People have made their judgment on Peters _ and Labour's role in the saga. On first sight, the One News poll is not good reading for Labour _ 63 per cent also think Clark should follow Key's example and refuse to work with Peters.
However, when the figures are broken down, it turns out Labour voters are more likely to believe their party should in fact not rule out dealing with him.
There is another reason why Clark and company are being ultra-careful not to offend Peters.
For him, salvaging the superannuitant vote is a matter of necessity for sheer survival.
But Clark is also chasing that vote because the Grey Power constituency is becoming even more vital for her to win when Labour's support is waning elsewhere.

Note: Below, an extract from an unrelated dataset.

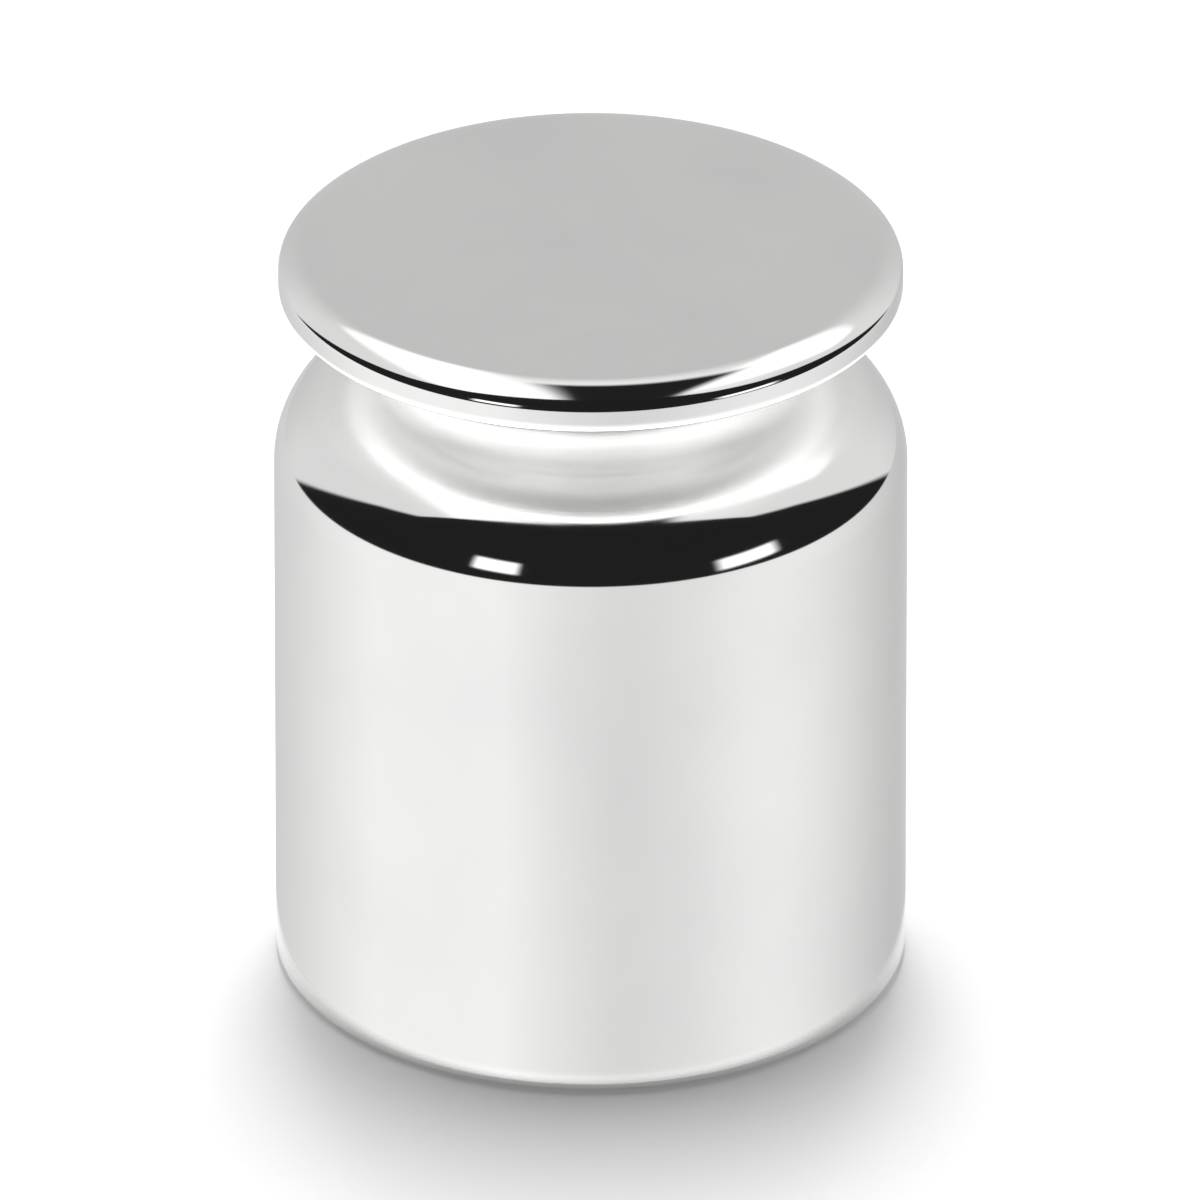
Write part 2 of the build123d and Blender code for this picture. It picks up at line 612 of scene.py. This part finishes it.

Needing to win over the elderly is part reason why Labour is making "trust" the core element of its campaign.
There has been much public scoffing at Cullen's denigrating on John Key's economic management credentials on the basis Key once worked for Merrill Lynch, the investment bank which this week fell victim to the international credit crunch.
Likewise, Clark drew criticism for suggesting around 60 New Zealand military personnel would have returned home in body bags had Key been Prime Minister and committed troops to the American-led invasion of Iraq and subsequent occupation force.
Such tactics are widely seen as an indicator of Labour's desperation.
However, the target audience is not middle-class liberals. The target audience includes the elderly. They are cautious and want predictability. Labour's hammering of National's supposed untrustworthiness is designed to frighten the living daylights out of them and push them sooner than later into Labour's camp.
Trust has also been Peters' pitch _ as in whether either Labour or National should be trusted.
Again, Labour is usurping Peters. But there is little Peters can do about it. He cannot campaign effectively while under an investigative cloud. The longer Labour can keep him in such purgatory, the less damage he can do to its chances.
The Prime Minister is killing him with kindness. Rather than Labour needing to be rid of Peters, it is starting to look like Peters needs to be shot of Labour.